Predictive MPC-Based Operation of Urban Drainage Systems Using Input Data-Clustered Artificial Neural Networks Rainfall Forecasting Models

• Published in: Hydrology Vol. 10; no. 7; p. 139
• Main Authors: Jafari, Fatemeh, Mousavi, S. Jamshid, Ponnambalam, Kumaraswamy
• Format: Journal Article
• Language: English
• Published: Basel MDPI AG 01.07.2023
• Subjects: Accuracy; Adaptation; Artificial neural networks; Control systems; Drainage; Drainage systems; Error analysis; flood control; Flood damage; Floods; Forecasting; harmony search optimization; Hydrology; model predictive control; Neural networks; Optimal control; Optimization algorithms; Performance enhancement; Precipitation; Predictive control; Rain; Rain and rainfall; Rainfall; Rainfall-runoff relationships; short-term rainfall forecasting; Simulation; Simulation models; Storms; Stormwater management; Urban drainage; urban drainage systems; Canada
• ISSN: 2306-5338; 2306-5338
• DOI: 10.3390/hydrology10070139

The model predictive control (MPC) approach can be implemented in either a reactive (RE-) or predictive (PR-) manner to control the operation of urban drainage systems (UDSs). Previous research focused mostly on the RE-MPC, as the PR-MPC, despite its potential to improve the performance of the UDS operations, requires additional computational resources and is more complex. This research evaluates the conditions under which the PR-MPC approach may be preferable. A PR-MPC model is developed, consisting of an adaptive input data-clustered ANN-based rainfall forecasting method coupled to an MPC framework. Observed and forecasted rainfall events are inputs to the internal MPC model, including the rainfall-runoff SWMM simulation model of the system and the MPC optimizer, which is a harmony search-based model determining optimal control policies.
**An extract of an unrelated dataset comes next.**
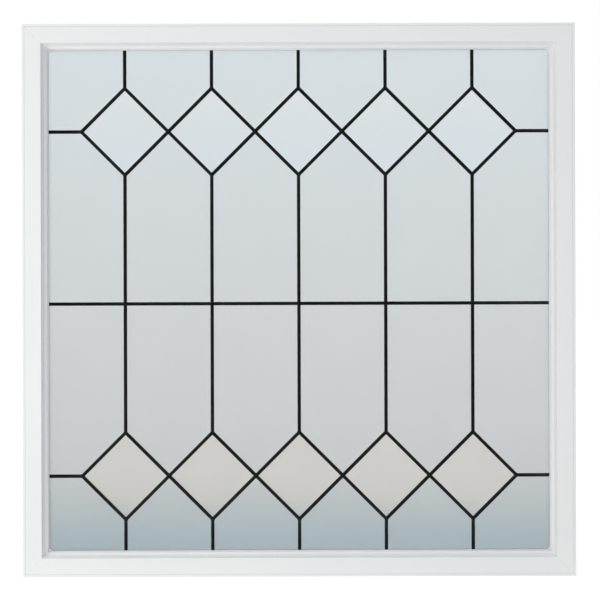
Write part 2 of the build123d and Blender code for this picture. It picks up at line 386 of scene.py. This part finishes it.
def add_noise(tree, position, scale, detail=2.0, roughness=0.5):
    """Soft noise, 0 to 1, that repeats about 'scale' times in a metre."""
    inputs = {"Vector": position, "Scale": scale, "Detail": detail, "Roughness": roughness}
    return add_node(tree, "ShaderNodeTexNoise", inputs).outputs["Fac"]


def add_range(tree, value, low, high, to_low, to_high):
    """The value moved from one range to another and held at its ends."""
    inputs = {"Value": value, "From Min": low, "From Max": high, "To Min": to_low, "To Max": to_high}
    return add_node(tree, "ShaderNodeMapRange", inputs).outputs["Result"]


def add_math(tree, operation, first, second):
    """One sum of two numbers."""
    node = add_node(tree, "ShaderNodeMath", operation=operation)
    feed(tree, node.inputs[0], first)
    feed(tree, node.inputs[1], second)
    return node.outputs[0]


def split_axes(tree, vector):
    """The three outputs X, Y and Z of a vector."""
    return add_node(tree, "ShaderNodeSeparateXYZ", {"Vector": vector}).outputs


def mix_colours(tree, share, first, second, blend="MIX"):
    """Two colours mixed by a share from 0 to 1."""
    node = add_node(tree, "ShaderNodeMix", data_type="RGBA", blend_type=blend)
    for number, value in ((0, share), (6, first), (7, second)):
        feed(tree, node.inputs[number], value)
    return node.outputs[2]


def close_group(group, made, results):
    """Lead the results to the group's outputs."""
    for name, value in results.items():
        group.links.new(value, made.inputs[name])
    return group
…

The proposed model was used as part of the UDS of Tehran, Iran, under different scenarios of input (rainfall), forecast accuracy (IFAC), and time horizon (IFTH). Results indicate that the PR-MPC performs better for longer-duration rainfall events, while the RE-MPC could be used to control very short storm occurrences. The proposed PR-MPC model can achieve between 85 and 92% of the performance of an ideal model functioning under the premise of perfect, error-free rainfall forecasts for two investigated rainfall events. Additionally, the IFAC can be improved by including rainfall fluctuations over finer temporal resolutions than the forecast horizon as additional predictors.